I’ve mentioned three of his main works: the Pietà, the David, and the Last Judgement. Now, I would ask you to direct your gaze upon Michelangelo the poet. A poet wearing manifold masks, from the refined honourer of poet Vittoria Colonna, sarcastic accuser of Pope Julius II – by whom he felt persecuted -, or forceful wordsmith in a 1512 sonnet, penned just moments before the eve of the Reformation wherein he accuses the Pope and clergy of exploiting the faith of the believers: one unswaying trait throughout his production is his eloquence. I hope this inspires you to pick up any book on the matter and delve deep into this fascinating, outstanding personality. I will let Michelangelo, the poet, have the last word by quoting one of his epigrams from 1544. ‘They do believe me dead I, who still shed delight on all the world living in thousand souls in breasts of lovers true. No death controls, taking one soul alone. I am not dead.’
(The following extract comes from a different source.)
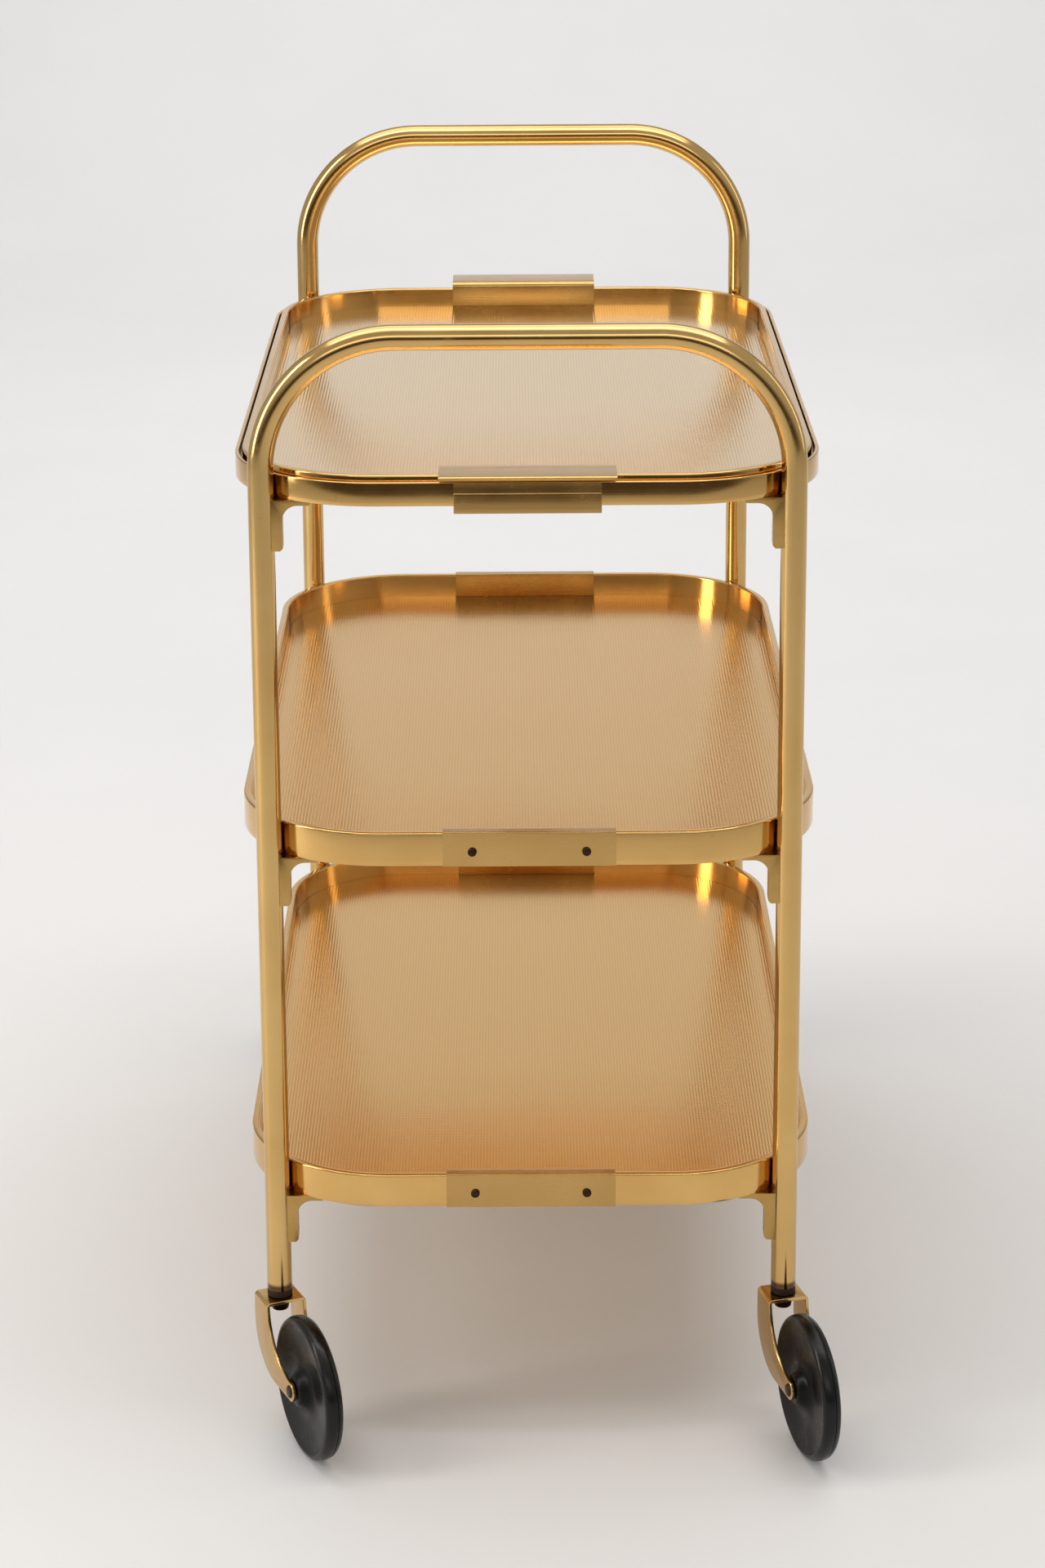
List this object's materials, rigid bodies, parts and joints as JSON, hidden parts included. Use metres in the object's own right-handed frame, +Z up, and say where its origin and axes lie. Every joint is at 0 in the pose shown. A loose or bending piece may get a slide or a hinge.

Johann Sebastian Bach was born in 1685 in Eisenach and passed away in 1750 in Leipzig. He’s the most important representative of a large family of musicians and, as if that weren’t enough, he’s also considered the best composer in the history of music by many career musicians. In 1735 he wrote a ‘musical chronicle of the Bach family’ where he described 53 musically-inclined relatives. He was a composer and a virtuoso organ player, and became the most famous precentor of the Thomas church in Leipzig in 1723; today, it seems impossible to us he was only the third choice for the post. Georg Philipp Telemann was chosen first, yet he refused after receiving a salary raise in his domain of Hamburg. The second application favoured Christoph Graupner, Kapellmeister in Darmstadt, yet his landgrave refused to accept his dismissal, so he had to turn down the post; Bach finally became precentor at the church und musical director of the four largest churches in Leipzig, a post that he carried out for 27 years right until his death. Once again, it seems unfathomable to us that his works were forgotten soon after his death, until they resurged during a Bach euphoria in 1829, sparked by staging the Matthäus-Passion directed by Felix Mendelssohn Bartholdy. Bach’s musical portfolio includes every area without opera. Bach’s musical heritage is outstanding, regardless of the shape it takes: sacred and profane cantatas, oratorio, masses, passions, instrumental music, sheets for organ or harpsichord, the famous Goldberg Variations, The Well-Tempered Clavier, and The Art of Fugue which he modified and expanded in the year before his death. According to Bach’s understanding of music, it should be made ‘to honour God and wash over the soul.’
He signed many compositions with SDG, ‘Soli Deo Gloria’, meaning Glory to God alone. Outstanding – The world is bursting with outstanding people. Everyone can become outstanding in many ways. Take notice of the extraordinary in your everyday lives. It always surrounds us.